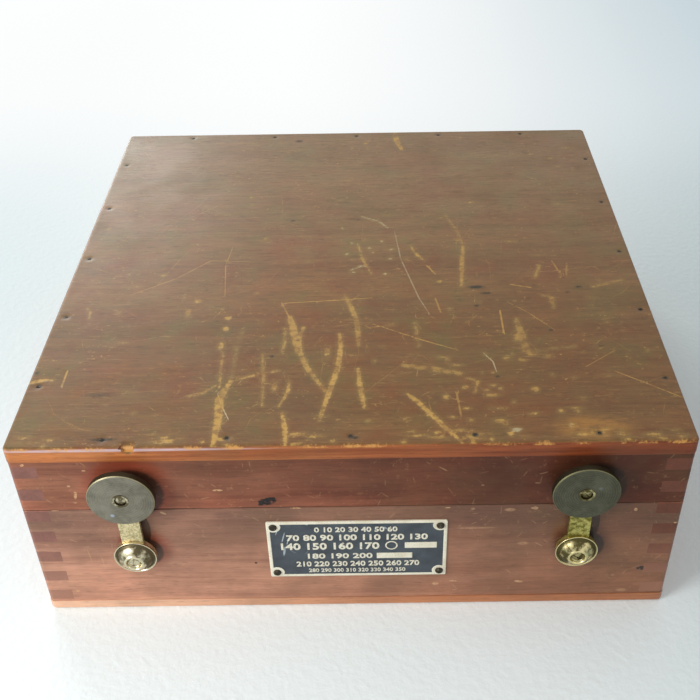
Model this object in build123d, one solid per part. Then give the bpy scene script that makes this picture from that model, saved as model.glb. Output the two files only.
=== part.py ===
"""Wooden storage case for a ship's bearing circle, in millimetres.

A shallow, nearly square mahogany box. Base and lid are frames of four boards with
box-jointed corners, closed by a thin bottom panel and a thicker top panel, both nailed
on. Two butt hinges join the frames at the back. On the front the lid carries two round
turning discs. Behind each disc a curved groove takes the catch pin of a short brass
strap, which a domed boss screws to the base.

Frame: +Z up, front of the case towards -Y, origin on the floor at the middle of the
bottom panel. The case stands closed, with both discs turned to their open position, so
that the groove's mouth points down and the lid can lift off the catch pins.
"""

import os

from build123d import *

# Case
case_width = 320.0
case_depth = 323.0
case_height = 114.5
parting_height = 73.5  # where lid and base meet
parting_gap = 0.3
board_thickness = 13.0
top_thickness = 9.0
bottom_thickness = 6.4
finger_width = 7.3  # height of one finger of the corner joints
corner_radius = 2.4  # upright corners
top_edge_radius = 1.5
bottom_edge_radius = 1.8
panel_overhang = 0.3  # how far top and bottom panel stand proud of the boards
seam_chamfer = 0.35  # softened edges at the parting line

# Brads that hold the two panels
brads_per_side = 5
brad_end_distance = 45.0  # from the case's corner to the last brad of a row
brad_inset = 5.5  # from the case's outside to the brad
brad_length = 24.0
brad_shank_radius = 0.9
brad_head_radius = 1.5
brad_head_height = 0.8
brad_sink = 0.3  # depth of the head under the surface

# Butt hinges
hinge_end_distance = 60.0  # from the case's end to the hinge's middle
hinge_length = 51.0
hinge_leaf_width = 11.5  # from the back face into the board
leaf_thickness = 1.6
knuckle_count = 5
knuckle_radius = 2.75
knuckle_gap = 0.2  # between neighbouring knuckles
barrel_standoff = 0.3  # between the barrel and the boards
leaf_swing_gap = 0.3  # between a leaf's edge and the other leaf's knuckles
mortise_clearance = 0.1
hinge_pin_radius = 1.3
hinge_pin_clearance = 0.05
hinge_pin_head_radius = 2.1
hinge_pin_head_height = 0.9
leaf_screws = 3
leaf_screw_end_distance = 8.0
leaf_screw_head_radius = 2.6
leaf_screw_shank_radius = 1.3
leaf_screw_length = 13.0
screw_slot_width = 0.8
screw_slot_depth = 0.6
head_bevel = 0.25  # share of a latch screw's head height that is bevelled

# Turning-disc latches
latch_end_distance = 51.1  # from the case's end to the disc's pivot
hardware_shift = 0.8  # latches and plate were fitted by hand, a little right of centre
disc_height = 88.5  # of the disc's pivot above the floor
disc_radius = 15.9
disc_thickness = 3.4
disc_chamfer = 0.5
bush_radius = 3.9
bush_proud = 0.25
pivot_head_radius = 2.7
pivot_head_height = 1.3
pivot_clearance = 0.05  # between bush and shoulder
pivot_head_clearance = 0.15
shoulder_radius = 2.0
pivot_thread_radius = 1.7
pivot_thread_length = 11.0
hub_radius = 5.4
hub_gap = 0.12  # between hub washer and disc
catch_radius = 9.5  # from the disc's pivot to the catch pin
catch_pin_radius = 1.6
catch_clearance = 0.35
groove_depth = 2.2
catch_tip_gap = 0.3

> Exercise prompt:
Please reproduce each line exactly as written.

> Result of the exercise:
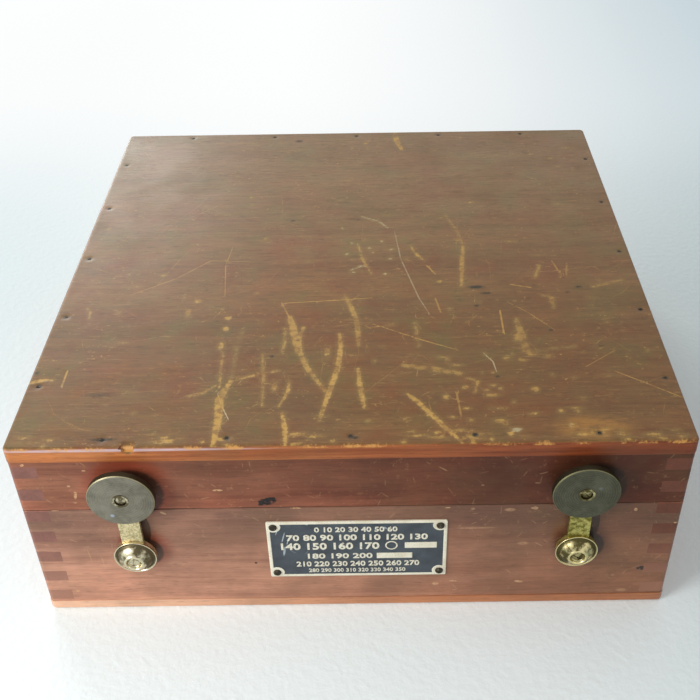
Model this object in build123d, one solid per part. Then give the bpy scene script that makes this picture from that model, saved as model.glb. Output the two files only.
=== part.py ===
"""Wooden storage case for a ship's bearing circle, in millimetres.

A shallow, nearly square mahogany box. Base and lid are frames of four boards with
box-jointed corners, closed by a thin bottom panel and a thicker top panel, both nailed
on. Two butt hinges join the frames at the back. On the front the lid carries two round
turning discs. Behind each disc a curved groove takes the catch pin of a short brass
strap, which a domed boss screws to the base.

Frame: +Z up, front of the case towards -Y, origin on the floor at the middle of the
bottom panel. The case stands closed, with both discs turned to their open position, so
that the groove's mouth points down and the lid can lift off the catch pins.
"""

import os

from build123d import *

# Case
case_width = 320.0
case_depth = 323.0
case_height = 114.5
parting_height = 73.5  # where lid and base meet
parting_gap = 0.3
board_thickness = 13.0
top_thickness = 9.0
bottom_thickness = 6.4
finger_width = 7.3  # height of one finger of the corner joints
corner_radius = 2.4  # upright corners
top_edge_radius = 1.5
bottom_edge_radius = 1.8
panel_overhang = 0.3  # how far top and bottom panel stand proud of the boards
seam_chamfer = 0.35  # softened edges at the parting line

# Brads that hold the two panels
brads_per_side = 5
brad_end_distance = 45.0  # from the case's corner to the last brad of a row
brad_inset = 5.5  # from the case's outside to the brad
brad_length = 24.0
brad_shank_radius = 0.9
brad_head_radius = 1.5
brad_head_height = 0.8
brad_sink = 0.3  # depth of the head under the surface

# Butt hinges
hinge_end_distance = 60.0  # from the case's end to the hinge's middle
hinge_length = 51.0
hinge_leaf_width = 11.5  # from the back face into the board
leaf_thickness = 1.6
knuckle_count = 5
knuckle_radius = 2.75
knuckle_gap = 0.2  # between neighbouring knuckles
barrel_standoff = 0.3  # between the barrel and the boards
leaf_swing_gap = 0.3  # between a leaf's edge and the other leaf's knuckles
mortise_clearance = 0.1
hinge_pin_radius = 1.3
hinge_pin_clearance = 0.05
hinge_pin_head_radius = 2.1
hinge_pin_head_height = 0.9
leaf_screws = 3
leaf_screw_end_distance = 8.0
leaf_screw_head_radius = 2.6
leaf_screw_shank_radius = 1.3
leaf_screw_length = 13.0
screw_slot_width = 0.8
screw_slot_depth = 0.6
head_bevel = 0.25  # share of a latch screw's head height that is bevelled

# Turning-disc latches
latch_end_distance = 51.1  # from the case's end to the disc's pivot
hardware_shift = 0.8  # latches and plate were fitted by hand, a little right of centre
disc_height = 88.5  # of the disc's pivot above the floor
disc_radius = 15.9
disc_thickness = 3.4
disc_chamfer = 0.5
bush_radius = 3.9
bush_proud = 0.25
pivot_head_radius = 2.7
pivot_head_height = 1.3
pivot_clearance = 0.05  # between bush and shoulder
pivot_head_clearance = 0.15
shoulder_radius = 2.0
pivot_thread_radius = 1.7
pivot_thread_length = 11.0
hub_radius = 5.4
hub_gap = 0.12  # between hub washer and disc
catch_radius = 9.5  # from the disc's pivot to the catch pin
catch_pin_radius = 1.6
catch_clearance = 0.35
groove_depth = 2.2
catch_tip_gap = 0.3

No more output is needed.